Mostly we ignored him, because we were expert at leaning into each other and dodging his 'smack hand.' The squealing, accusations, yelling and slapping sounds would normally wind up a few minutes later anyway. David would be crying, I'd be sulking and Robert would be told to sit in the front and swap seats with Mum.

One particularly searingly hot day however, the fight continued, even when Dad threatened to "Stop the car and you'll all be WALKING to Barmera!" Yeah right, we three clearly communicated to each other via rolled eyes - it's only 200km away and it's 43C, so, like, we can really see that you'll be doing that to us, old man. So, we continued our stress-release strategy of pinching, punching and squabbling away, getting louder and louder by the second when all of a sudden -- WHOOSH -- Mum hurled three cups of warm orange cordial over her right shoulder into our faces.

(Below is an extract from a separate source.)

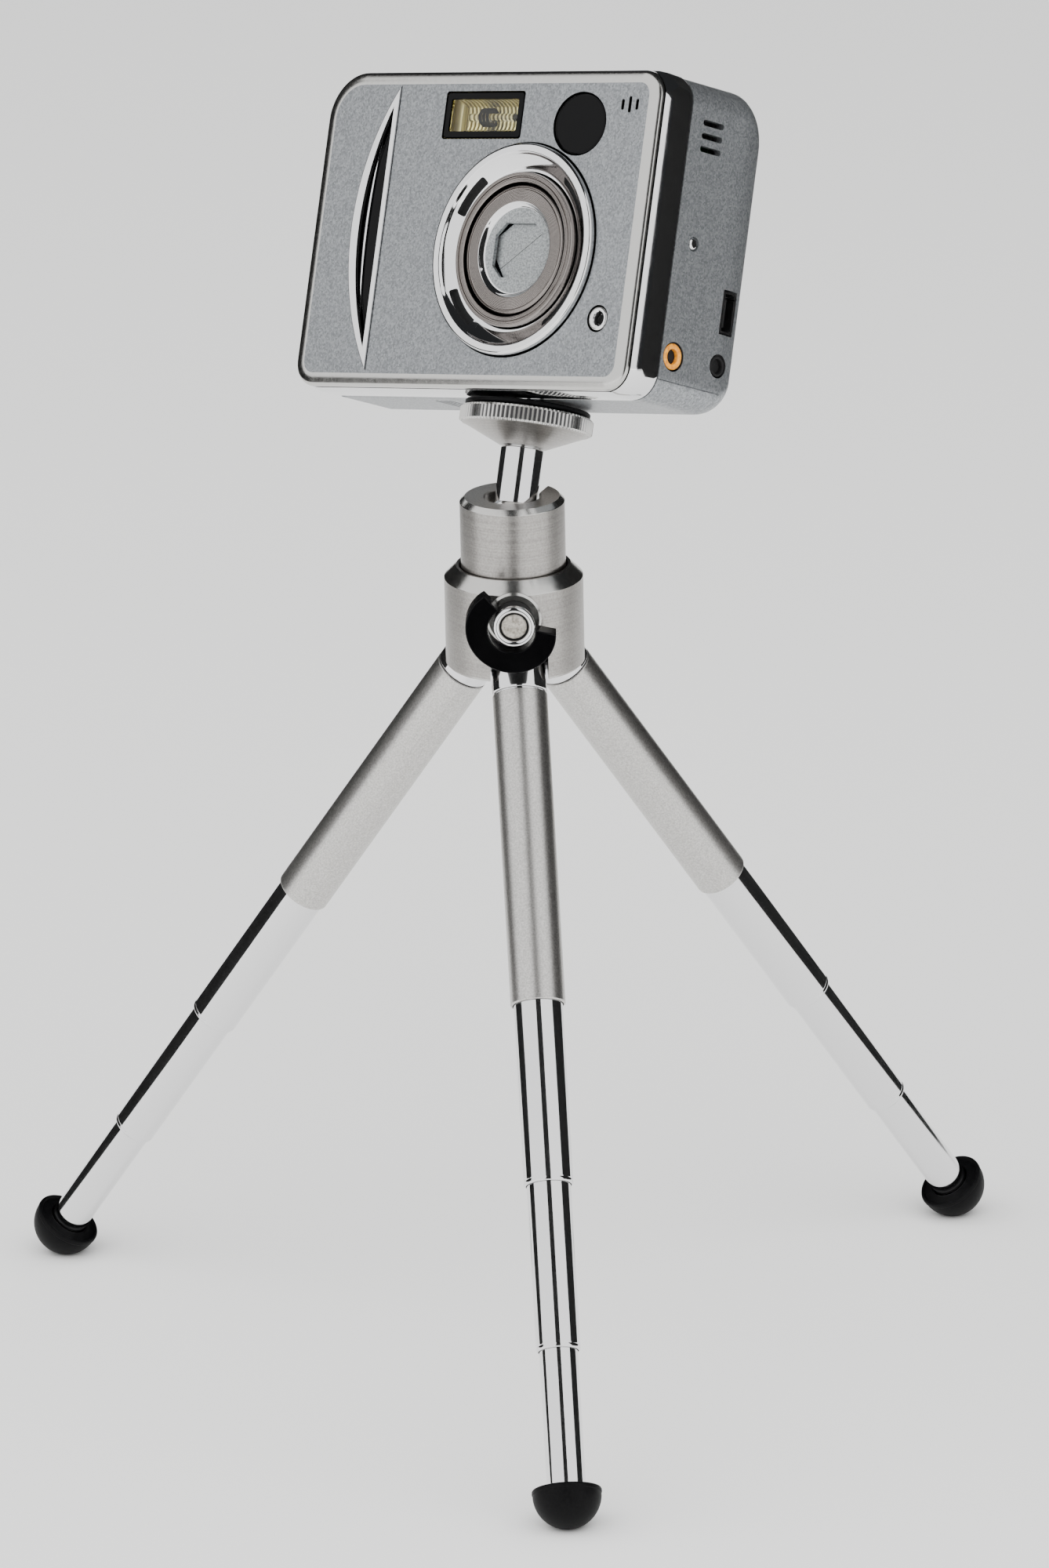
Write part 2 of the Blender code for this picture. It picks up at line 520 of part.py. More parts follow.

She got the result she wanted immediately: total silence. We sat the remaining two hours in the backseat, all speechless, indignant and getting uncomfortably stickier by the second. I can't, with any honesty, write that her technique cured us off backseat argy-bargying forever, but it sure as hell meant that the stint along the Hay Plain was a very relaxing one from the vantage point of the front seats.






In sunny Scotland, 1981

2 comments:

ashleigh said...

Oh thank you, I wish I could write as well. This sounds just like my childhood.

Except my father DID make us get out and walk at one stage or other: "right you lot, I had it with you, you can walk. OUT." Out we went. He;d go about 1 km down the road and wait. "The used up your energy?"

AND THEN we spent 6 months on the road touring UK and Europe. How my parents managed this (2 parents and 3 children) I'll never know. I couldn't do it.

davey said...

We saw lots of Australia, though my parents didn't take me anywhere OS. I've still found a taste for travel later in life, my friends who did see countries when they were young end up going back to the same places to relive the memories.

Milly, have you taken Sapphire travelling overseas yet? Planning to?

I tend to agree with Ashleigh, it'd be tough.